▶ _Material_:

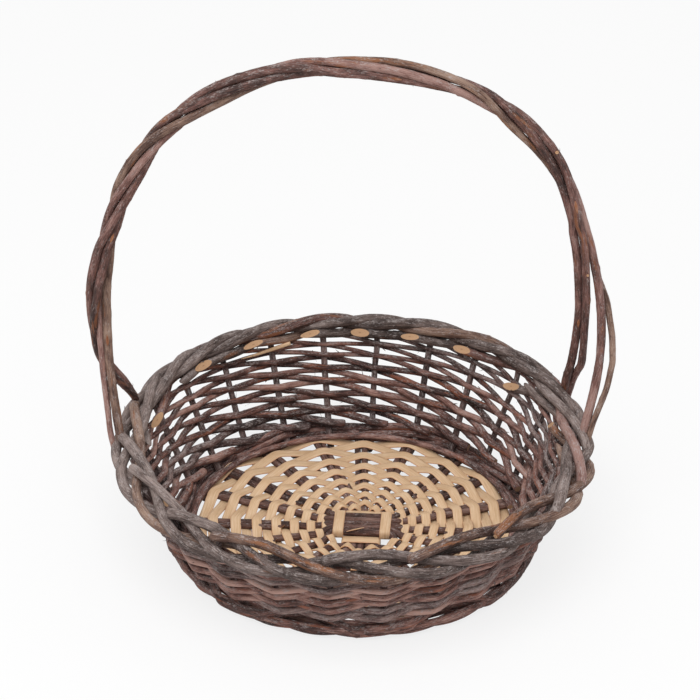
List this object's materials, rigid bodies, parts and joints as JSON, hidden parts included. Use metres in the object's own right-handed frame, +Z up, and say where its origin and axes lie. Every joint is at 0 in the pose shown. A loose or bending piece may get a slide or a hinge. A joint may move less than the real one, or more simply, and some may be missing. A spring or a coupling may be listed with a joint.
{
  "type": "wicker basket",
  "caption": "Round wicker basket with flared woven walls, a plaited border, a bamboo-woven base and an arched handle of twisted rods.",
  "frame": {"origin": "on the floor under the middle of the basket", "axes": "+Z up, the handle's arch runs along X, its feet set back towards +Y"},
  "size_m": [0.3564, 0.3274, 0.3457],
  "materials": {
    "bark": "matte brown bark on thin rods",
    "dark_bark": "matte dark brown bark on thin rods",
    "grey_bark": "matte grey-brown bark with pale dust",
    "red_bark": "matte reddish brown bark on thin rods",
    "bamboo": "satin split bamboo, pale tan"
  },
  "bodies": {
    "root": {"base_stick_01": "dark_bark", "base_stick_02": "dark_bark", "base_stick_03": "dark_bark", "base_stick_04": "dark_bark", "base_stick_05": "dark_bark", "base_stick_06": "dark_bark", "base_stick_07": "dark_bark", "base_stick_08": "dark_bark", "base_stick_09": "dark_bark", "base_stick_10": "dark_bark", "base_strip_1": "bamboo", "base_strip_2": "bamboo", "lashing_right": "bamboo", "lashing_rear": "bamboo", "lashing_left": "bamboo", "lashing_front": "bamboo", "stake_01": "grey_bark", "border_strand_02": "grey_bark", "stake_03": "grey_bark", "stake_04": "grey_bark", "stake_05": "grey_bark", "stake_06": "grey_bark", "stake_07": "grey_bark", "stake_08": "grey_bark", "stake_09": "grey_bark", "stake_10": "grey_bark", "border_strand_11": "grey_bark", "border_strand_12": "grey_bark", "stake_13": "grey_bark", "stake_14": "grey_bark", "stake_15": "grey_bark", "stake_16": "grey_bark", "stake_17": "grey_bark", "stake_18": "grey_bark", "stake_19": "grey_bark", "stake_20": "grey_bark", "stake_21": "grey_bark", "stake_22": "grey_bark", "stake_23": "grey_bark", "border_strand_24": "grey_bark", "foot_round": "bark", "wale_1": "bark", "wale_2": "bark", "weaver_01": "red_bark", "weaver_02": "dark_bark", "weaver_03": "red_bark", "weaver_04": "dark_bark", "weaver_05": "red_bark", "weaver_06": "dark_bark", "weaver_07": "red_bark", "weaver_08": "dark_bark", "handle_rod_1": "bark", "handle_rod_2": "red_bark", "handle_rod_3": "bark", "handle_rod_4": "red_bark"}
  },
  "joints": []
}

▶ _What to work on_:
Repeat the whole listing exactly, keeping every line intact.

▶ _Response to this task_:
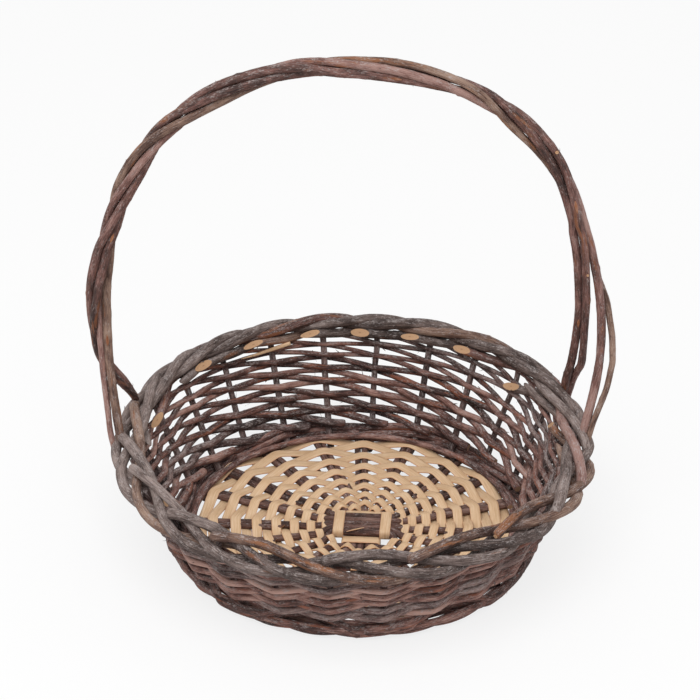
List this object's materials, rigid bodies, parts and joints as JSON, hidden parts included. Use metres in the object's own right-handed frame, +Z up, and say where its origin and axes lie. Every joint is at 0 in the pose shown. A loose or bending piece may get a slide or a hinge. A joint may move less than the real one, or more simply, and some may be missing. A spring or a coupling may be listed with a joint.
{
  "type": "wicker basket",
  "caption": "Round wicker basket with flared woven walls, a plaited border, a bamboo-woven base and an arched handle of twisted rods.",
  "frame": {"origin": "on the floor under the middle of the basket", "axes": "+Z up, the handle's arch runs along X, its feet set back towards +Y"},
  "size_m": [0.3564, 0.3274, 0.3457],
  "materials": {
    "bark": "matte brown bark on thin rods",
    "dark_bark": "matte dark brown bark on thin rods",
    "grey_bark": "matte grey-brown bark with pale dust",
    "red_bark": "matte reddish brown bark on thin rods",
    "bamboo": "satin split bamboo, pale tan"
  },
  "bodies": {
    "root": {"base_stick_01": "dark_bark", "base_stick_02": "dark_bark", "base_stick_03": "dark_bark", "base_stick_04": "dark_bark", "base_stick_05": "dark_bark", "base_stick_06": "dark_bark", "base_stick_07": "dark_bark", "base_stick_08": "dark_bark", "base_stick_09": "dark_bark", "base_stick_10": "dark_bark", "base_strip_1": "bamboo", "base_strip_2": "bamboo", "lashing_right": "bamboo", "lashing_rear": "bamboo", "lashing_left": "bamboo", "lashing_front": "bamboo", "stake_01": "grey_bark", "border_strand_02": "grey_bark", "stake_03": "grey_bark", "stake_04": "grey_bark", "stake_05": "grey_bark", "stake_06": "grey_bark", "stake_07": "grey_bark", "stake_08": "grey_bark", "stake_09": "grey_bark", "stake_10": "grey_bark", "border_strand_11": "grey_bark", "border_strand_12": "grey_bark", "stake_13": "grey_bark", "stake_14": "grey_bark", "stake_15": "grey_bark", "stake_16": "grey_bark", "stake_17": "grey_bark", "stake_18": "grey_bark", "stake_19": "grey_bark", "stake_20": "grey_bark", "stake_21": "grey_bark", "stake_22": "grey_bark", "stake_23": "grey_bark", "border_strand_24": "grey_bark", "foot_round": "bark", "wale_1": "bark", "wale_2": "bark", "weaver_01": "red_bark", "weaver_02": "dark_bark", "weaver_03": "red_bark", "weaver_04": "dark_bark", "weaver_05": "red_bark", "weaver_06": "dark_bark", "weaver_07": "red_bark", "weaver_08": "dark_bark", "handle_rod_1": "bark", "handle_rod_2": "red_bark", "handle_rod_3": "bark", "handle_rod_4": "red_bark"}
  },
  "joints": []
}